3. Totally wrong decision under Bush-43 and Obama about "too big to fail". Bailouts were absolutely the wrong move. Should have staffed up the Federal bankruptcy courts & streamlined their operation, expedited the failing banks, automotive companies, etc. through reorg and expropriation of existing equity interests. (Your firm goes broke: You lose all your stock interest. That's the way capitalism works.) All those firms that failed could have been quickly reorg-ed and relaunched with entirely new owner/investors. Existing investors wouldn't like that? Tant pis pour eux. You lose, Charlie.
4. Ubiquity of social media and pseudonymity before American psychology could figure out how to deal with them mentally. E.g., we know how to pin accountability onto wacky/irresponsible behavior _in person_, but most people haven't systematically figured out, yet, how to put appropriate levels of trust and no more than that trust into _Internet_ information.
5. Poor adaptability to the inevitable consequences of global trade. Millions of people have essentially been voting to get 1970 back, throwing votes at the guy who promises to get it back, even though he obviously won't.
6. Neurotic reaction to demographic change. Partly, this is one consequence of immediate resort to victim narrative. "I'm in rural Pennsylvania's rust belt and can't get a job. Must be those 11 million illegal immigrants. (Logical thinking need not apply.)
7. Americans turn out to be poor process thinkers (in general), as illustrated by the prior common type of victim thinking. A decent process thinker would not proceed from the premise that 11 million illegal immigrants are bad (which can be debated either way) to the non-sequitur conclusion that a $50b southern wall is effective and a wise use of taxpayer money.
Americans spend way _way_ too much time pronouncing whether they approve or disapprove of reality, and not nearly enough time figuring out how to deal with it.
8. A psychological weakness that makes many Americans prone to conspiratorial mindsets. Classic essay on that: https://harpers.org/archive/1964/11/the-paranoid-style-in-american-politics/
> Fuck this witchhunt. THey should put Obama and Schmumer on trial.
"What about Chappaquiddick?" (Everything old is new again. Here's an Art Buchwald piece from 1973:)
The Response Checklist by Art Buchwald
WASHINGTON -- These are difficult times for people who are defending the Nixon Administration. No matter where they go, they are attacked by pseudo-liberals, McGovern lovers, heterosexual constitutionalists, and paranoid John Dean believers.
As a public service, I am printing instant responses for loyal Nixonites when they are attacked at a party. Please cut it out and carry it in your pocket.

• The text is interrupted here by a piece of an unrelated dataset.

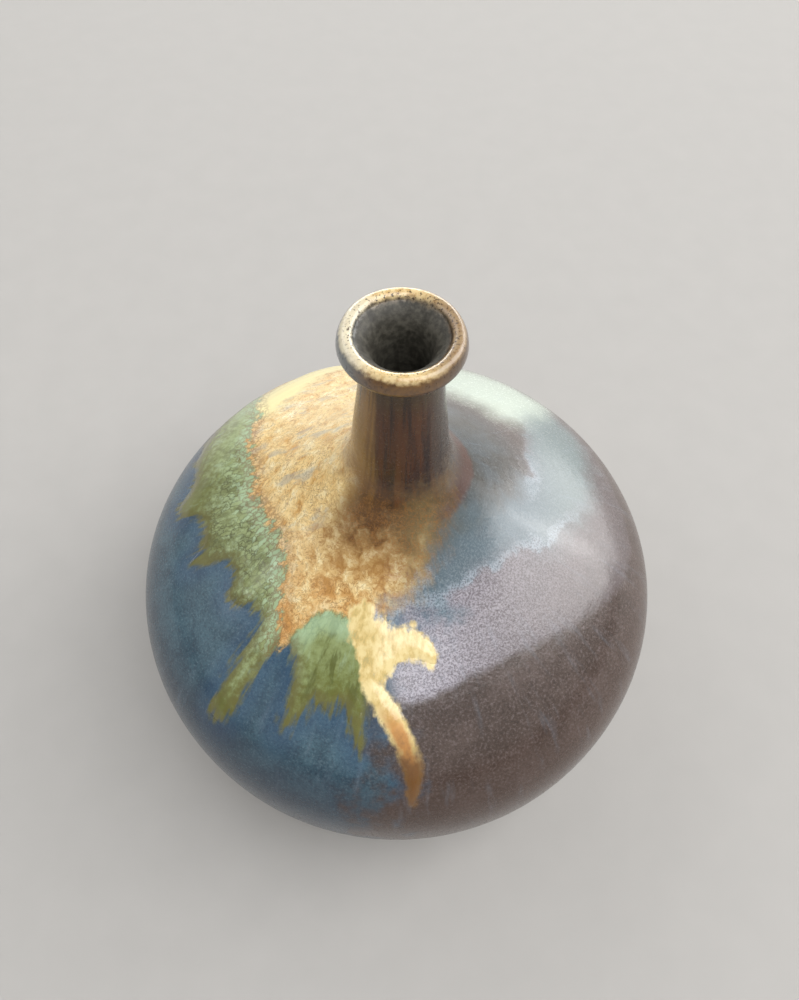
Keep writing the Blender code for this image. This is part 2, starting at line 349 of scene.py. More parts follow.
def make_coat():
    """The base glaze: a thin closed shell, fine outside and coarse on its hidden clay side."""
    start, end = 0, OUTSIDE_LENGTHS[-1] - BARE_BAND
    rows = int((end - start) / COAT_SPACING)
    outer = np.linspace(start, end, rows)
    inner = np.linspace(end, start, 40)
    length = np.repeat(np.concatenate([outer, inner]), COAT_STEPS)
    depth = np.repeat(np.concatenate([np.zeros(rows), np.full(len(inner), -OUTER_GLAZE)]), COAT_STEPS)
    angle = np.tile(np.arange(COAT_STEPS) / COAT_STEPS * math.tau, rows + len(inner))
    # The glaze ends over the foot in a rolled edge, which dips and rises a little round the vase.
    roll = np.clip((length - end) / 0.0016 + 1, 0, 1)
    depth += np.where(depth == 0, 0.00012 * np.sin(roll * math.pi) - 0.0001 * roll ** 3, 0)
    drift = 0.0012 * np.sin(3 * angle + 1) + 0.0007 * np.sin(7 * angle)
    share = np.clip((length - EQUATOR_LENGTH) / (end - EQUATOR_LENGTH), 0, 1) ** 4
    length = length - (0.0012 + drift * 0.6) * share
    points = on_outside(angle, length, depth)
    coat = mesh_object("glaze_coat", points, loop_faces(rows + len(inner), COAT_STEPS, True))
    zone_attributes(coat.data, angle, length, points[:, 2])
    return coat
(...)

1. Everyone does it. 2. What about Chappaquiddick? 3. A President can't keep track of EVERYTHING his staff do. 4. The press is blowing this whole thing up. 5. Whatever Nixon did was for national security. 6. The Democrats are sore because they lost the elecdtion. 7. Are you going to believe a rat like John Dean, or the President of the United States? 8. Wait tell ALL the facts come out. 9. What about Chappaquiddick? 10. If you impeach Nixon, you get Agnew. 11. The only thing wrong with Watergate is they got caught. 12. What about Daniel Ellsberg stealing the Pentagon Papers? 13. It happens in Europe all the time. 14. People would be against Nixon no matter what he did. 15. I'd rather have a crook in the White House than a fool. 16. L.B.J. used to read FBI reports every night. 17. What's the big deal about finding out what your opposition is up to? 18. The President was too busy running the country to know what was going on. 19. What about Chappaquiddick? 20. People who live in glass houses shouldn't throw stones. 21. McGovern would have lost, anyway. 22. Maybe the Committee for the Re-Election of the President went a little too far, but they were just a bunch of eager kids. 23. I'm not for breaking the law, but sometimes you have to do it to save the country. 24. Nixon made a mistake. He's only human. 25. Do you realize what Watergate is doing to the dollar abroad? 26. What about Harry Truman and the deep freeze scandal? 27. Franklin D. Roosevelt did a lot worse things. 28. I'm sick and tired of hearing about Watergate, and so is everybody else. 29. This thing should be tried in the courts and not on television. 30. When Nixon gives his explanation of what happened, there are going to be a lot of people in this country with egg on their faces. 31. My country right or wrong. 32. What about Chappaquiddick? 33. I think the people who make all this fuss about Watergate should be shot. 34. If the Democrats had the money, they would have done the same thing. 35. I never trusted Haldeman and Ehrlichman to start with. 36. If you say one more word about Watergate, I'll punch you in the nose.
Or, A: If the person is bigger than you: "If you say one more word about Watergate, I'm leaving this house."
Or, B: If it's your own house and the person is bigger than you: "What about Chappaquiddick?"